The Order of the Holy Sepulchre collaborates with the EBAF, in particular through the library which has 160,000 works. Could you describe the function and wide-ranging influence of this world renowned library?
This library is one of a kind, as it is the result of 130 years of acquiring books and magazines, selected by experts in exegesis, history and archaeology. The collection is therefore exceptional. The catalogue is computerized and allows access through ‘biblical pericope’, which is very rare. In addition, the library includes numerous works concerning Qumran and the Dead Sea manuscripts, given the role played by Father Roland de Vaux, director of the EBAF from 1945 to 1965, who was in charge of those excavations and prestigious archaeological finds. Finally, it is open 24 hours a day for the students and researchers who stay and work at the Ecole Biblique ... An extraordinary facility!
The EBAF is located on the premises of the monastery of Saint Stephen where the community of Dominican friars, to which you belong, lives and works. Can it be said that this community represents the soul of the Ecole Biblique? What roles do the Dominicans play in the many activities that are offered?
It is an essential dimension of the Ecole Biblique: the research is carried out by religious who lead a community life and whose main apostolate consists in studying, teaching and transmitting passion for the Bible.

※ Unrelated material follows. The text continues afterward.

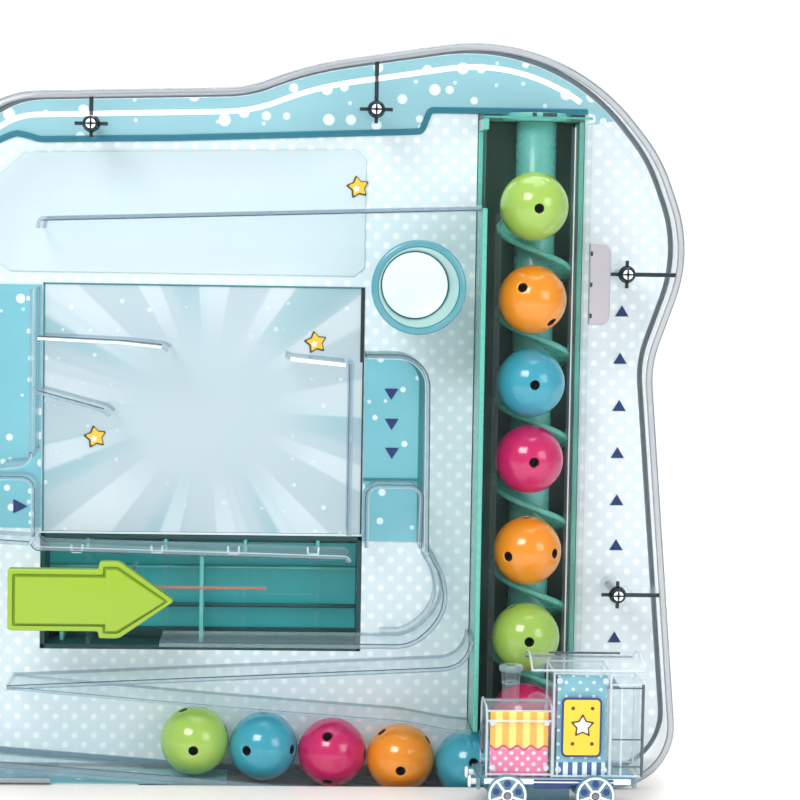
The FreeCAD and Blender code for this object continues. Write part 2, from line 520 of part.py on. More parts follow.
# ---------------------------------------------------------------- arrow slider
AY0 = COVER_IN - COVER_T - 0.3
def arrow_poly(o):
    """Arrow outline shrunk by o."""
    return [(-114.4 + o, 97.4 + o), (-79.5 + o * 0.9, 97.4 + o), (-79.5 + o * 0.9, 94.7 + o), (-71.6 - o * 0.25, 94.7 + o),
            (-50.4 - o * 1.25, 109.4), (-71.6 - o * 0.25, 124.5 - o), (-79.5 + o * 0.9, 124.5 - o), (-79.5 + o * 0.9, 121.4 - o),
            (-114.4 + o, 121.4 - o)]
knob = xz_poly(arrow_poly(0), AY0 - 5.0, AY0)
knob = try_fillet(knob, 1.4, lambda e: abs(e.Vertexes[0].Y - e.Vertexes[-1].Y) > 2)
knob = knob.fuse(xz_poly(arrow_poly(3.0), AY0 - 6.6, AY0 - 4.9))
knob = knob.fuse(box(-88.0, -76.0, AY0 - 0.1, COVER_IN + 0.3, 107.9, 111.3))
export("arrow_knob", knob.removeSplitter())
sl = box(-93.0, -66.0, COVER_IN + 0.32, COVER_IN + 2.0, 100.5, 119.0)
sl = sl.fuse(box(-68.0, -66.0, COVER_IN + 0.32, -2.0, 98.0, 120.0))
sl = sl.fuse(box(-92.0, -68.0, COVER_IN + 1.9, COVER_IN + 12.0, 108.8, 110.4))
export("arrow_slide", sl.removeSplitter())

# ---------------------------------------------------------------- locomotive on the deck
LY0, LY1 = -74.0, -46.0
WR = 7.5
AX1, AX2 = 76.0, 109.0
AZ = DECK_Z + 0.35 + WR
ch = rounded_block(66.0, 124.0, LY0, LY1, 47.0, 50.0, 4.0)
for ax in (AX1, AX2):
    for yy in (LY0 + 0.4, LY1 - 4.4):
        ch = ch.fuse(box(ax - 4, ax + 4, yy, yy + 4, 39.6, 47.2))
ch = ch.fuse(box(84.0, 101.0, GROOVE[2] + 0.3, GROOVE[3] - 0.3, DECK_Z - 4.0, 47.5))
for ax in (AX1, AX2):
    ch = ch.cut(cyl(1.56, 60, (ax, LY0 - 10, AZ), V(0, 1, 0)))
export("loco_chassis", ch.removeSplitter())

def hollow(x0, x1, y0, y1, z0, z1, t, r):
    o = box(x0, x1, y0, y1, z0, z1)
    o = o.makeFillet(r, [e for e in o.Edges if e.BoundBox.ZMin > z1 - 1e-3 and e.BoundBox.XLength > 1])
    i = box(x0 + t, x1 - t, y0 + t, y1 - t, z0 - 1, z1 - t)
    return o.cut(i)

boil = hollow(68.0, 93.0, LY0 + 1.0, LY1 - 1.0, 50.02, 76.0, 1.4, 6.0)
export("loco_boiler", boil)
cab = hollow(93.05, 114.6, LY0 + 0.6, LY1 - 0.6, 50.02, 90.0, 1.4, 1.0)
export("loco_cab", cab)
bunk = hollow(114.65, 127.0, LY0 + 1.0, LY1 - 1.0, 50.02, 85.6, 1.4, 2.0)
export("loco_bunker", bunk)
chim = Part.makeCone(3.6, 4.6, 12.0, V(78.0, -60.0, 76.0)).fuse(cyl(5.4, 2.2, (78.0, -60.0, 87.8)))
chim = chim.cut(cyl(2.6, 12, (78.0, -60.0, 79.0)))
export("loco_chimney", chim.removeSplitter())
roof = []
n = 12
pts = []
for i in range(n + 1):
    y = LY0 - 1.5 + (LY1 - LY0 + 3.0) * i / n
    q = (y - (LY0 + LY1) / 2) / ((LY1 - LY0) / 2 + 1.5)
    pts.append((y, 95.2 - 4.4 * q * q))
w = [V(84.5, y, z) for y, z in pts] + [V(84.5, y, max(90.05, z - 2.0)) for y, z in pts[::-1]]
w.append(w[0])
export("loco_roof", Part.Face(Part.makePolygon(w)).extrude(V(42.0, 0, 0)))
export("loco_boiler_card", box(69.6, 91.4, LY0 + 2.5, LY0 + 3.1, 50.1, 74.4))
export("loco_cab_card", box(94.6, 113.0, LY0 + 2.1, LY0 + 2.7, 50.1, 88.4))
win = box(97.3, 110.6, LY0 + 0.05, LY0 + 0.58, 59.6, 79.8)
win = win.makeFillet(2.0, [e for e in win.Edges if e.BoundBox.YLength > 0.3])
export("loco_window", win)

def wheelset(ax):
    s = [cyl(1.5, LY1 - LY0 + 1.0, (ax, LY0 - 0.5, AZ), V(0, 1, 0))]
    for yy in (LY0 - 3.4, LY1 + 0.4):
        d = cyl(WR, 3.0, (ax, yy, AZ), V(0, 1, 0))
        for k in range(5):
            a = math.radians(72 * k + 18)
            d = d.cut(cyl(1.3, 8, (ax + 4.4 * math.cos(a), yy - 2, AZ + 4.4 * math.sin(a)), V(0, 1, 0)))
        s.append(d)
    return s[0].multiFuse(s[1:]).removeSplitter()

export("loco_front_wheels", wheelset(AX1))
export("loco_rear_wheels", wheelset(AX2))
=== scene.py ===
import bpy, bmesh, math
from mathutils import Vector, Matrix


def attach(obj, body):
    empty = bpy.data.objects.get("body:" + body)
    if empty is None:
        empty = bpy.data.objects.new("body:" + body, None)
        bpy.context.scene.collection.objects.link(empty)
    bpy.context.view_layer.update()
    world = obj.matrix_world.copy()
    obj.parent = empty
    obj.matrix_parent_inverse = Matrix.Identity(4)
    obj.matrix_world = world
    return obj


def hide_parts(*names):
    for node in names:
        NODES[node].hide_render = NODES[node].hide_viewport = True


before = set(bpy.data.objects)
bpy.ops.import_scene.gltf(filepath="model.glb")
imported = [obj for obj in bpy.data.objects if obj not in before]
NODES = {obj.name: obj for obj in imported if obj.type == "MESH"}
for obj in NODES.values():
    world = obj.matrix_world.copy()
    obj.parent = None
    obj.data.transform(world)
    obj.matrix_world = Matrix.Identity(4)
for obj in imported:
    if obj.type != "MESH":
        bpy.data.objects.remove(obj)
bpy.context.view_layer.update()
MM = 0.001

# ------------------------------------------------------------------ node material helpers
class Mat:
    def __init__(self, name):
        self.m = bpy.data.materials.new(name)
        self.m.use_nodes = True
        self.nt = self.m.node_tree
        self.nt.nodes.clear()
        self.out = self.nt.nodes.new("ShaderNodeOutputMaterial")
        self.tc = None

    def n(self, kind, **kw):
        node = self.nt.nodes.new("ShaderNode" + kind)
        for k, v in kw.items():
            setattr(node, k, v)
        return node

    def link(self, a, b):
        self.nt.links.new(a, b)
        return self

    def put(self, sock, v):
        if hasattr(v, "links") or hasattr(v, "is_output"):
            self.nt.links.new(v, sock)
        else:
            if isinstance(v, (tuple, list)) and len(v) == 3 and sock.type == "RGBA":
                v = (*v, 1.0)
            sock.default_value = v

    def obj(self):
        if self.tc is None:
            self.tc = self.n("TexCoord").outputs["Object"]
        return self.tc

    def math(self, op, a, b=None, c=None, clamp=False):
        m = self.n("Math", operation=op)
        m.use_clamp = clamp
        self.put(m.inputs[0], a)
        if b is not None:
            self.put(m.inputs[1], b)
        if c is not None:
            self.put(m.inputs[2], c)
        return m.outputs[0]

    def xyz(self):
        s = self.n("SeparateXYZ")
        self.put(s.inputs[0], self.obj())
        return s.outputs

    def comb(self, x, y, z=0.0):
        c = self.n("CombineXYZ")
        self.put(c.inputs[0], x)
        self.put(c.inputs[1], y)
        self.put(c.inputs[2], z)
        return c.outputs[0]

    def mix(self, f, a, b):
        m = self.n("Mix", data_type="RGBA")
        self.put(m.inputs[0], f)
        self.put(m.inputs[6], a)
        self.put(m.inputs[7], b)
        return m.outputs[2]

    def ramp(self, f, stops):
        r = self.n("ValToRGB")
        els = r.color_ramp.elements
        while len(els) < len(stops):
            els.new(0.5)
        for e, (p, c) in zip(els, stops):
            e.position = p
            e.color = (*c, 1.0) if len(c) == 3 else c
        self.put(r.inputs[0], f)
        return r.outputs[0]

    def smooth(self, v, lo, hi):
        m = self.n("MapRange", interpolation_type="SMOOTHSTEP")
        self.put(m.inputs[0], v)
        m.inputs[1].default_value = lo
        m.inputs[2].default_value = hi
        m.inputs[3].default_value = 0.0
        m.inputs[4].default_value = 1.0
        return m.outputs[0]

    def noise(self, scale, detail=2.0, rough=0.5, vec=None, dims="3D"):
        t = self.n("TexNoise", noise_dimensions=dims)
        self.put(t.inputs["Vector"], vec if vec is not None else self.obj())
        t.inputs["Scale"].default_value = scale
        t.inputs["Detail"].default_value = detail
        t.inputs["Roughness"].default_value = rough
        return t.outputs["Fac"]

    def bsdf(self, color, rough=0.4, spec=0.5, metal=0.0, coat=0.0, coat_rough=0.05, bump=None, bump_d=0.0002, **extra):
        p = self.n("BsdfPrincipled")
        self.put(p.inputs["Base Color"], color)
        self.put(p.inputs["Roughness"], rough)
        p.inputs["Specular IOR Level"].default_value = spec
        p.inputs["Metallic"].default_value = metal
        p.inputs["Coat Weight"].default_value = coat
        p.inputs["Coat Roughness"].default_value = coat_rough
        for k, v in extra.items():
            self.put(p.inputs[k.replace("_", " ")], v)
        if bump is not None:
            b = self.n("Bump")
            b.inputs["Distance"].default_value = bump_d
            b.inputs["Strength"].default_value = 1.0
            self.put(b.inputs["Height"], bump)
            self.put(p.inputs["Normal"], b.outputs[0])
        return p.outputs[0]

    def done(self, shader):
        self.link(shader, self.out.inputs[0])
        return self.m


def srgb(r, g, b):
    f = lambda c: (c / 255.0) / 12.92 if c / 255.0 <= 0.04045 else ((c / 255.0 + 0.055) / 1.055) ** 2.4
    return (f(r), f(g), f(b))


def plastic(name, rgb, rough=0.3, var=0.06, grain=900.0, bump_d=0.00003, coat=0.0, spec=0.5, **extra):
    """Moulded plastic: faint colour drift, fine grain in the gloss and the surface."""
    m = Mat(name)
    c = srgb(*rgb)
    dark = tuple(v * (1.0 - var) for v in c)
    lite = tuple(min(1.0, v * (1.0 + var)) for v in c)
    col = m.mix(m.noise(35.0, 3.0), dark, lite)
    r = m.math("MULTIPLY_ADD", m.noise(grain * 0.4, 2.0), 0.10, rough - 0.05)
    return m.done(m.bsdf(col, r, spec, coat=coat, bump=m.noise(grain, 2.0), bump_d=bump_d, **extra))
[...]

The friars are essentially professors and magazine editors. Students are welcomed by this community, with whom they can pray, live and visit the country. The affection of our former students show that such a dimension has given them a great deal.

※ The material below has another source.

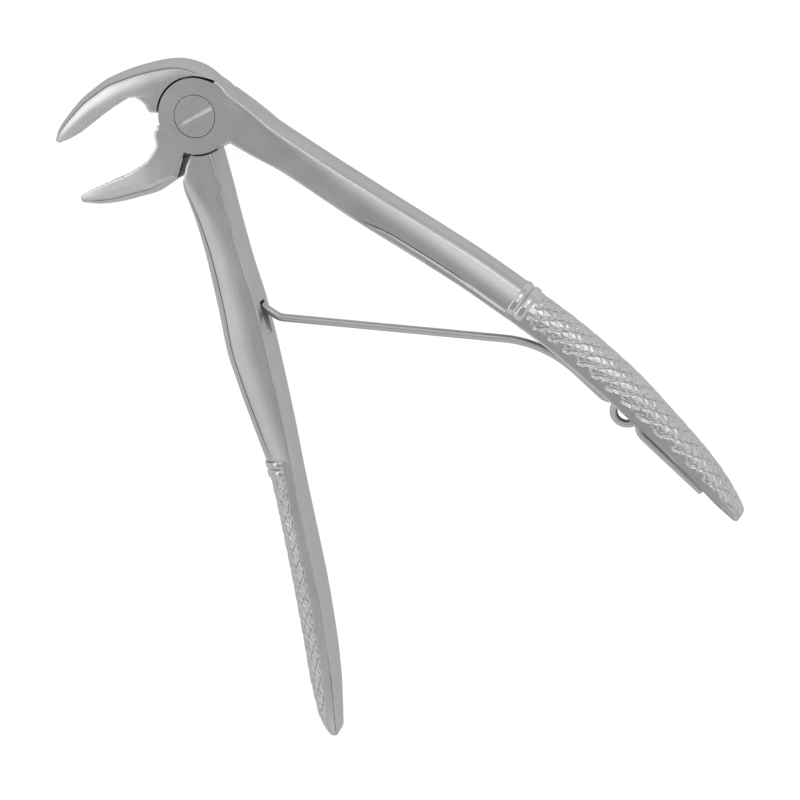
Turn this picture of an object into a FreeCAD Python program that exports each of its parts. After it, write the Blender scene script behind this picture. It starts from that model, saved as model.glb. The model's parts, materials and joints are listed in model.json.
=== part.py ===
import FreeCAD, Part
import Sketcher
import math
import os

# Child's lower extraction forceps: two half-thickness forgings lapped at one pivot screw, with a
# wire return spring. Millimetres. The pivot axis is +Z, the back faces lie on z = 0, and +X runs
# along the bisector of the two handles, which stand half_open each side of it in the open rest pose.
# Each half is drawn in its own frame: its handle runs along local X and is turned by the placement.

doc = FreeCAD.newDocument("extraction_forceps")

SIZES = {
    "thickness": 8.4,         # joint, front face to back face
    "half_open": 21.8,        # angle of each handle from the bisector
    "lap_gap": 0.1,           # between the two laps of the joint
    "lap_rad": 7.1,           # rounded lap of each half
    "lap_recess": 7.32,       # round recess that clears the other half's lap
    "screw_head_rad": 3.85,
    "screw_head_deep": 1.7,
    "screw_seat_rad": 3.95,
    "screw_shank_rad": 2.4,
    "screw_hole_rad": 2.46,   # running clearance in the front half
    "screw_slot_wide": 0.75,
    "screw_slot_deep": 0.7,
    "screw_slot_turn": 84.0,
    "handle_len": 123.8,
    "ring_place": 67.3,       # first of the two rings in front of the grip
    "ring_step": 2.2,
    "ring_wide": 1.1,
    "ring_proud": 0.3,
    "wire_rad": 0.75,
    "coil_rad": 2.45,         # coil, at the middle of the wire
    "coil_rise": 1.25,        # coil centre above the line of the legs
    "wire_step": 1.4,         # between the middles of the two planes the wire lies in
    "hook_len": 2.2,
    "hook_turn": 30.6,        # from the hook's line to the long leg's
    "hook_bend_rad": 3.6,
    "sway_rad": 3.0,          # the two bends that bring each leg up to the coil
    "slot_wide": 3.5,         # groove and coil slot in the right grip
    "notch_wide": 1.9,        # notch for the hook in the left shank
}

sizes = doc.addObject("Spreadsheet::Sheet", "sizes")
for row, (alias, value) in enumerate(SIZES.items(), start=1):
    sizes.set(f"A{row}", alias)
    sizes.set(f"B{row}", str(value))
    sizes.setAlias(f"B{row}", alias)
doc.recompute()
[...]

How is the EBAF funded and do you feel threatened by a proposal Israeli authorities are considering to tax religious communities? If so, who will come to your defence?

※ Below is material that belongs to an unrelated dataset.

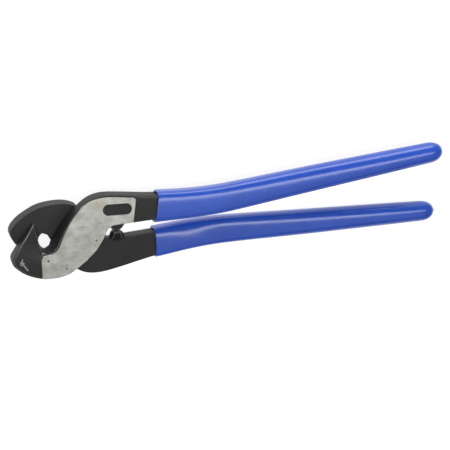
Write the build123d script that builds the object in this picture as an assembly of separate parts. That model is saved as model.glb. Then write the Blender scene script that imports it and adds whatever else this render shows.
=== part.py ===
from build123d import *
import os

# Hand cable cutter: two forged levers lapped on one rivet, each with a dipped vinyl grip.
# The tool lies on its back. +X runs from the pivot to the grips, +Y is the side of the
# front lever's grip, +Z is up. The origin is on the pivot axis, on the back pad's face.
# Each half is drawn with its mating plane at z = 0 and its outer face upward.

# Driving dimensions, mm
LEVER_T = 9.5             # thickness of each forged lever
PAD_H = 0.7               # height of the ground pad above the forging
LAP_GAP = 0.1             # gap between the two levers at the lap
EDGE_R = 1.3              # rounding of the forged outer edges
PAD_BREAK = 0.2           # edge break round the ground pad
RIVET_R = 5.5             # rivet shank radius
RIVET_HEAD_R = 6.9        # radius of the flush rivet head
RIVET_HEAD_H = 1.6        # depth of the countersunk head
RIVET_GAP = 0.05          # radial running clearance in the front lever
NOSE_LENGTH = 17.0        # length over which the nose thins towards its tip
NOSE_DROP = 7.8           # how much thinner its tip is than the forging
RECESS_R = 2.85           # half width of the oblong recess
RECESS_LENGTH = 9.0       # distance between the centres of its round ends
RECESS_DEPTH = 0.5
LUG_TIP_W = 3.6           # width of a stop lug where the two lugs meet
LUG_X = 19.2              # distance of the lugs from the pivot
LUG_FOOT = 5.6            # distance from the tool's centre line to the foot of a lug's slope
LUG_REACH = 3.0           # how far a lug passes the mating plane
LUG_DEPTH = 3.2           # how far it reaches on its own side of that plane
LUG_GAP = 0.15            # gap between the lugs when the jaws are closed
GRIP_START = 40.2         # distance from the pivot to the grip's open end
TANG_WALL = 1.7           # vinyl thickness over the tang's narrow sides
TANG_END = 198.0

MATING_Z = LEVER_T + PAD_H + LAP_GAP / 2

os.makedirs("parts", exist_ok=True)


# Each half: the ground pad's edge along the jaw and along the throat wall, the jaw's curved
# outer edge from the notch at the nose round to the boss, the flank up to the shank, the crown
# of the boss, and the end of the throat wall at the mating plane and at the outer face
FRONT = {
    "pad_jaw": [(-7.7, -16.1), (-11.5, -17.0), (-16.5, -17.2), (-21.6, -16.5)],
    "pad_wall": [(-4.5, 10.1), (-0.9, 14.1), (2.9, 17.4), (6.0, 18.9)],
    "jaw": [
        (-31.6, -0.4), (-33.2, -2.5), (-34.8, -5.4), (-34.5, -8.0), (-33.0, -10.0), (-30.4, -12.6),
        (-27.0, -14.8), (-22.5, -16.7), (-16.5, -17.6), (-11.5, -17.5), (-7.5, -16.6), (-4.0, -14.7),
    ],
    "flank": [(1.4, -11.1), (6.9, -6.5), (11.0, -1.0), (13.6, 3.2)],
    "crown": [(13.5, 20.8), (9.0, 20.4), (5.4, 19.2), (2.6, 17.5)],
    "wall_low": [(-5.7, 10.7), (-2.2, 14.0), (2.4, 17.4)],
    "wall_high": [(-4.7, 10.2), (-1.0, 14.2), (3.0, 17.4)],
}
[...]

We live with precarious resources, consisting of modest contributions from the Dominican Order and from the French Ministry for Foreign Affairs, as well as from Catholic aid organizations to the Holy Land, such as the Order of the Holy Sepulchre and the Oeuvre d’Orient. We survive by the fact that our professors are religious who do not receive a real salary. Obviously a tax would threaten our existence, like that of many educational and charitable works of the Holy Land that are non-profits, but must rely on Providence. The Consulate General of France has come to our defence, but it is a battle with unequal arms.
More generally, how do you see the future of the Catholic Church in the Holy City? Based on your experience, what are the reasons to hope for an eventual resolution of the Israeli-Palestinian conflict around Jerusalem?
Christians now represent a small minority in Palestine, less than 1% of the population according to the last census. Our mission naturally consists in making the Holy Places accessible, helping the faithful to come and pray. But “the little remnant” that we are currently also has another mission: to encourage the inhabitants of the country not to despair, to believe that only nonviolence and dialogue will contribute to building a lasting peace.
How does the field of biblical studies favour exchange with the Jewish-Israeli world?
The Bible is greatly studied by Jewish intellectuals, religious and secular. We have much to gain by collaborating with them, although our reading must remain Catholic, since, for us, the Bible is first and foremost an inspired text.